Currently, Micron is leveraging its relationships with its automotive partners, including Ford, General Motors, and their semiconductor suppliers, to help innovate and develop computer and autonomous-driving solutions.

While still in its infancy, the technology has the potential to add a whole other revenue facet to Micron.




MU has more than doubled its revenues from 2016 to 2022, going from $12.3 billion to $30.7 billion as its technology becomes a greater part of our lives, from mobile to business data centers. Moreover, the firm has delivered six consecutive years of positive cash flow. 

Additionally, MU is in excellent financial shape. It has $9.3 billion in total cash and $7.5 billion in total debt. And unlike many of its competitors, it pays investors an annual dividend. 

The company has a more-than-healthy current ratio of 2.8x.



MU trades at a P/E GAAP ratio of 7.2x, notably lower than its five-year average of 13.6x. 

Plus, it’s relatively cheaper than its competitors. For example, Analog Devices (ADI) trades at a P/E GAAP ratio of 39.5x, NXP Semiconductors (NXPI) 15.8x, and Microchip Technology (MCHP) 22.9x. Marvell Technology (MRVL) isn’t profitable enough to have a P/E GAAP ratio. 

MU has a price-to-sales ratio of 2x, significantly lower than its five-year average of 2.5x and notably lower than its competitors’ price-to-sales ratios. 

ADI is at 6.6x, NXPI is at 3.1x, MRVL is at 5.8x, and MCHP is at 4.7x. 



MU’s gross profit margin of 45% isn’t as strong as its competitors’. ADI’s is 64%, NXPI’s is 56%, MRVL’s is 51%, and MCHP’s is 65%.

However, MU has a significantly higher net income margin at 28.2%. Its closest competitor is MCHP at 21.3%.

Additionally, Micron has a superior EBITDA margin of 54.7%. ADI is at 48.7%, NXPI 36.8%, MRVL 30.6%, and MCHP 45.9%. 
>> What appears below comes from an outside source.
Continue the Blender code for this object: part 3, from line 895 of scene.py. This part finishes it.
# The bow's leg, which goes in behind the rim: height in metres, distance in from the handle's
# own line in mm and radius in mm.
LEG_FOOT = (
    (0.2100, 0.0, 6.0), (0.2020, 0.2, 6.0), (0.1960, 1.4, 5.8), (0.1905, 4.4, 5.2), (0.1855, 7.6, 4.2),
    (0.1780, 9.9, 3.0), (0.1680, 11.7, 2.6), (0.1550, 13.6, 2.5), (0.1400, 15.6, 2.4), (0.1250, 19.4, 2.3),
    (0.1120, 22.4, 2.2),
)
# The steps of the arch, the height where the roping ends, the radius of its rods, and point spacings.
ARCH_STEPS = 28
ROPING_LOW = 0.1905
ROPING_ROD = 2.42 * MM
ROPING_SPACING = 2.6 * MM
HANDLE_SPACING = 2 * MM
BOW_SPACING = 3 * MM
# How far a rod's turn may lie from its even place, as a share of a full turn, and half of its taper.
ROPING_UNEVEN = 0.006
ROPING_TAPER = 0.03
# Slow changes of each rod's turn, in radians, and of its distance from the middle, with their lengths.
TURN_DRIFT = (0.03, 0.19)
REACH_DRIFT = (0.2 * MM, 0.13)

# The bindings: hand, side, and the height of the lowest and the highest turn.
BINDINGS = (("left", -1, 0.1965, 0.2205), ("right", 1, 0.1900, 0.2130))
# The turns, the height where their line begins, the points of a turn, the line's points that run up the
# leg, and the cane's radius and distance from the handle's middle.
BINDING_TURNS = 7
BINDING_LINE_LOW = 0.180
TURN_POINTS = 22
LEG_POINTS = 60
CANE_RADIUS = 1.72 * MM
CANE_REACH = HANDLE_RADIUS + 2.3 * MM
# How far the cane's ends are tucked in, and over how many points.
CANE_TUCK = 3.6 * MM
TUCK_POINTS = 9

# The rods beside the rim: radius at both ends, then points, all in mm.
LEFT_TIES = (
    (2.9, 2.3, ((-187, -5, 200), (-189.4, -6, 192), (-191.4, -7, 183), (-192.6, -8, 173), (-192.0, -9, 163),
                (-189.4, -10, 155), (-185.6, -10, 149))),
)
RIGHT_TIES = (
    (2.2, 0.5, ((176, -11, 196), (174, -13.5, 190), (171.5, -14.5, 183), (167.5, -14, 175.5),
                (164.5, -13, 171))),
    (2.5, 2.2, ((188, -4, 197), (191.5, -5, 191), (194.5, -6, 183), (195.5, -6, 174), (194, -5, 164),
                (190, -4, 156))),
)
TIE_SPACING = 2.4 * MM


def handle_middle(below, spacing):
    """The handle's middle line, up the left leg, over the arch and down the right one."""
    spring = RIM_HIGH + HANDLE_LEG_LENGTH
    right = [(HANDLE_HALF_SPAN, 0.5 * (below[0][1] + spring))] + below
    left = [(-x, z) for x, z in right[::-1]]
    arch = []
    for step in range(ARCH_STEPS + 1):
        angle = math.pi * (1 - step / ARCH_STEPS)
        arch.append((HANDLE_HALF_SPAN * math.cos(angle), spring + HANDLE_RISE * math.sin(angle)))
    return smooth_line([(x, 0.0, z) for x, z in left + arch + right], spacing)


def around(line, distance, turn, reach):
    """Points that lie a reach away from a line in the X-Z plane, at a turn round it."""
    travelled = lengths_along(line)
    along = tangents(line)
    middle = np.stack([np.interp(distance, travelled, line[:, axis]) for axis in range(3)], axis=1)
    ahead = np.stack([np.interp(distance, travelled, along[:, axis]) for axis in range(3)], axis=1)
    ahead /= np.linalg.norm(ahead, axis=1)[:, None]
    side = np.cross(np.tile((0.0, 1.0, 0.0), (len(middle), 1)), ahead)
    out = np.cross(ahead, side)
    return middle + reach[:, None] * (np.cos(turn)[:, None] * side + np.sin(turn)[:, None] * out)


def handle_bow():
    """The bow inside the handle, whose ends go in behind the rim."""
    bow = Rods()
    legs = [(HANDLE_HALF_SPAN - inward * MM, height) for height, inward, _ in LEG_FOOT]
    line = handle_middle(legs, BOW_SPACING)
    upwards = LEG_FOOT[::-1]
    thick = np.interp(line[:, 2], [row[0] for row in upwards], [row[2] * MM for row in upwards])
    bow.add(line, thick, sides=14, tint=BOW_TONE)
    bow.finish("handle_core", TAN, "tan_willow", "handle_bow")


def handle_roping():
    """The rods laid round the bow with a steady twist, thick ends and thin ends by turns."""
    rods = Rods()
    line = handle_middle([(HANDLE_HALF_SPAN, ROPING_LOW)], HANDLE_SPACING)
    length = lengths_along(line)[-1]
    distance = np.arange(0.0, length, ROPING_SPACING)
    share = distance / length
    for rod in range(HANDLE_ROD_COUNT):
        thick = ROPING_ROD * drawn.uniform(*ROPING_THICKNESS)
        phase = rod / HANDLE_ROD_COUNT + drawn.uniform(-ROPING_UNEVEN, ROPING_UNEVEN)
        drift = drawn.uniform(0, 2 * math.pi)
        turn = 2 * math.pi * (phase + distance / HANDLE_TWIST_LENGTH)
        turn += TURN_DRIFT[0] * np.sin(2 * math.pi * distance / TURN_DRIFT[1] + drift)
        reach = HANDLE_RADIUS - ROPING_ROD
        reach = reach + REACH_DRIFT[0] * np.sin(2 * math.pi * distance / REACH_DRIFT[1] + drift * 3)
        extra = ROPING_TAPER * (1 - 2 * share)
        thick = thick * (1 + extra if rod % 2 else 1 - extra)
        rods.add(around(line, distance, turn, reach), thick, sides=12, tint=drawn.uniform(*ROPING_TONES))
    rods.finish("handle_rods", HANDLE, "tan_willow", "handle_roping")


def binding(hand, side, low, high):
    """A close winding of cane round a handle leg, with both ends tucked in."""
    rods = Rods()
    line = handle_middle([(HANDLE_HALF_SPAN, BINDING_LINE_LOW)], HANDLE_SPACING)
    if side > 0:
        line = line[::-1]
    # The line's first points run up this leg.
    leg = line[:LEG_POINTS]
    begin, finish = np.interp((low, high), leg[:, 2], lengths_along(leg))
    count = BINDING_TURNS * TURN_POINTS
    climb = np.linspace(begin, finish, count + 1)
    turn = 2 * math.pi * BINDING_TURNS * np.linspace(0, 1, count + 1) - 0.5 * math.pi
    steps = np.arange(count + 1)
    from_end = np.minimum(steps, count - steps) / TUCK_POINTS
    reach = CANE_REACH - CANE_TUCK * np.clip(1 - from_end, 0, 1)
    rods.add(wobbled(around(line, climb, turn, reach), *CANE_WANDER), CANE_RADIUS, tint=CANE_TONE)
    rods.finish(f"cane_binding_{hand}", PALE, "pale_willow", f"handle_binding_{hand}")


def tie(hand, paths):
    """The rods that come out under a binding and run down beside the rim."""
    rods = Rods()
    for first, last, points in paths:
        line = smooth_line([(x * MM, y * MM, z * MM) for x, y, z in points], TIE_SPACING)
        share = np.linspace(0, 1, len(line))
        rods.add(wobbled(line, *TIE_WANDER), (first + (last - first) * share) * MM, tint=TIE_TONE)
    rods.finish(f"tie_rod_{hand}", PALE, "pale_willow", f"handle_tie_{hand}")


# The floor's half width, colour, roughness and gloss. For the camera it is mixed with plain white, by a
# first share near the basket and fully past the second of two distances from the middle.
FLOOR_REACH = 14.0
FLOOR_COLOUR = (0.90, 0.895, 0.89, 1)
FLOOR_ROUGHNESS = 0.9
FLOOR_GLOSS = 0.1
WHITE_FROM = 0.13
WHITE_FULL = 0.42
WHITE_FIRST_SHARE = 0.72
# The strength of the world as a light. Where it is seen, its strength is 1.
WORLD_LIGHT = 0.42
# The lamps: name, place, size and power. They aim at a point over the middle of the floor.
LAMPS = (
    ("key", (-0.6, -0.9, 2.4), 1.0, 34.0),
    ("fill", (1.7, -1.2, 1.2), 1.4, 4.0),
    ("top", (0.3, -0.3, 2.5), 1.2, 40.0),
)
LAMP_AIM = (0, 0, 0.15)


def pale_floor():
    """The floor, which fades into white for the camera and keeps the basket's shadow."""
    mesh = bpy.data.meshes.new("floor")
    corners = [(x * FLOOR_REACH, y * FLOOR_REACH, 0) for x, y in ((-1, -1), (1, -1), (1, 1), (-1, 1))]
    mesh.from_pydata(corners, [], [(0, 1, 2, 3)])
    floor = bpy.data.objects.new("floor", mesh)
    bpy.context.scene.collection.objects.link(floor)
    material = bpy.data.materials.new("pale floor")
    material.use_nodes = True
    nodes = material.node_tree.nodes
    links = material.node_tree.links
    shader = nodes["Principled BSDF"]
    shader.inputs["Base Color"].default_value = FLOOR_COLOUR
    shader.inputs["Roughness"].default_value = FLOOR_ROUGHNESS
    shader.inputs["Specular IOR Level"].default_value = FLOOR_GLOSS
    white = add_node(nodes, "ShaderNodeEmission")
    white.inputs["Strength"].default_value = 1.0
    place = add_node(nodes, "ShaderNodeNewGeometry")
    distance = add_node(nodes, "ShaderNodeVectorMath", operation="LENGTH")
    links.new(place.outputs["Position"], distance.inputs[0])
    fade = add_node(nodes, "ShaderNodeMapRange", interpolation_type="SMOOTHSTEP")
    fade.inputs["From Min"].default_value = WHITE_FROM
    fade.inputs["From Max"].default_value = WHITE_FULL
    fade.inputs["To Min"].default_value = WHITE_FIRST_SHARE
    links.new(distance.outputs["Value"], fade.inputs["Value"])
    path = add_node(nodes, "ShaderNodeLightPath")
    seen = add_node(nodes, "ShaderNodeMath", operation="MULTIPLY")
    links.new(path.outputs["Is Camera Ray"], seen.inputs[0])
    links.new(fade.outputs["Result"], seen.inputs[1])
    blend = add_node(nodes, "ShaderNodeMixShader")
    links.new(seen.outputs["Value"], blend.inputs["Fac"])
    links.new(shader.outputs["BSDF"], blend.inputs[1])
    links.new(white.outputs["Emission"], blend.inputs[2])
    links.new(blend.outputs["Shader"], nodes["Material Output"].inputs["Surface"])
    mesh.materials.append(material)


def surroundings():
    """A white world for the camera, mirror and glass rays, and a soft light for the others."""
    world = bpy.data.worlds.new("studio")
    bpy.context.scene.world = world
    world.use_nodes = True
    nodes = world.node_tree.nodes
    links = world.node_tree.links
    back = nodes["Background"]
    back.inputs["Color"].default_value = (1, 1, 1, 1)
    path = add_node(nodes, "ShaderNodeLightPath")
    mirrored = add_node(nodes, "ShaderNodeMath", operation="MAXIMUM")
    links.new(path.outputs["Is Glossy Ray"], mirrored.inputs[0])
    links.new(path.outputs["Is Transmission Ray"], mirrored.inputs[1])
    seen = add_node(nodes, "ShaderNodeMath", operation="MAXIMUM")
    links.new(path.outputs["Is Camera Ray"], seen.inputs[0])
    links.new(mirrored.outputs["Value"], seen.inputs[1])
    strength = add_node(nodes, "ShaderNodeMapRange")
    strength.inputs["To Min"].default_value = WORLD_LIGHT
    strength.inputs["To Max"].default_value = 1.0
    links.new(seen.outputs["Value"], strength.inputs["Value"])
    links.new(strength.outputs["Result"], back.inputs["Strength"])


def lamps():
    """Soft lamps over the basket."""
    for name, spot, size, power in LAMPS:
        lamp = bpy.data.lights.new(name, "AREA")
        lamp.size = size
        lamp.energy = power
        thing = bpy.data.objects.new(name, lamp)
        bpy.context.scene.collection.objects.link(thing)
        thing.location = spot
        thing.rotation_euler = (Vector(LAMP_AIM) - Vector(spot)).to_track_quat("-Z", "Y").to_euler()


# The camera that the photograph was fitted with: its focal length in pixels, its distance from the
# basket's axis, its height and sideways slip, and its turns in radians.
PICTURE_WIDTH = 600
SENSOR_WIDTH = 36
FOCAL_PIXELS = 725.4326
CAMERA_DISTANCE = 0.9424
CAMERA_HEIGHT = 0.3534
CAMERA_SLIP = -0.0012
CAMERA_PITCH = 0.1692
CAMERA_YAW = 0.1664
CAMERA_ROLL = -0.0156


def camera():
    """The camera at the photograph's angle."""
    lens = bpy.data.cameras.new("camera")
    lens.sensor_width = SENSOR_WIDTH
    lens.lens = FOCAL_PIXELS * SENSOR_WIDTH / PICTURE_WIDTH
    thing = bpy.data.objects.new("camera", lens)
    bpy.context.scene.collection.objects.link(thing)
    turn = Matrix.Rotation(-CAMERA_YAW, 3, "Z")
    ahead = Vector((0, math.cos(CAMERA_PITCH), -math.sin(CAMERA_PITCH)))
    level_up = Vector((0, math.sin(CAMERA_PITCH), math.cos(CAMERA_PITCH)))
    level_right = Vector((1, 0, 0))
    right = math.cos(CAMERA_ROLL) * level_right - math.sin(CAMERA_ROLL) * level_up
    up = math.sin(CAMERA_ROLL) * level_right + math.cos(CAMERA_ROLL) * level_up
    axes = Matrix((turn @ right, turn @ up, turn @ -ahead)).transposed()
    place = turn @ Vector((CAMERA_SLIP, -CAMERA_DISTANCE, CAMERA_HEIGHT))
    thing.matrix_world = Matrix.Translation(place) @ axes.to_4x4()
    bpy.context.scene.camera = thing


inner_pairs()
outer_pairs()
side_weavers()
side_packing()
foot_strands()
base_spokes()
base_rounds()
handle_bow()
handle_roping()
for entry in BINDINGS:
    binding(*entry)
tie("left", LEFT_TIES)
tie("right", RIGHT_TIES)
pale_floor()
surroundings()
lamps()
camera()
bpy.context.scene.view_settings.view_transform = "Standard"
Micron had a record year of revenues, growing 11% YoY. While that’s impressive, its competitors grew their revenues more. 

In fact, ADI grew revenues by 70.7%, NXPI by 24.2%, MRVL by 59.6%, and MCHP by 26.6%. But much of that came from a backlog of orders that fell through in the last 12 months.

MU had EBITDA growth of 29.3%. This wasn’t as strong as its competitors’. ADI’s was 89.9%, NXPI’s 23.4%, MRVL’s 111.7%, and MCHP’s 44.5%. 



Our Opinion 8/10

Micron is the fourth-largest semiconductor company in the world. 

Despite record revenue in 2022, shares are down by more than 40%. 

The company is in several exciting growth sectors, particularly AI, 5G, and autonomous driving. 

Moreover, the firm has a 40-year track record in the space. 

We believe picking up shares between $50 and $55 should pay off in the next couple of years.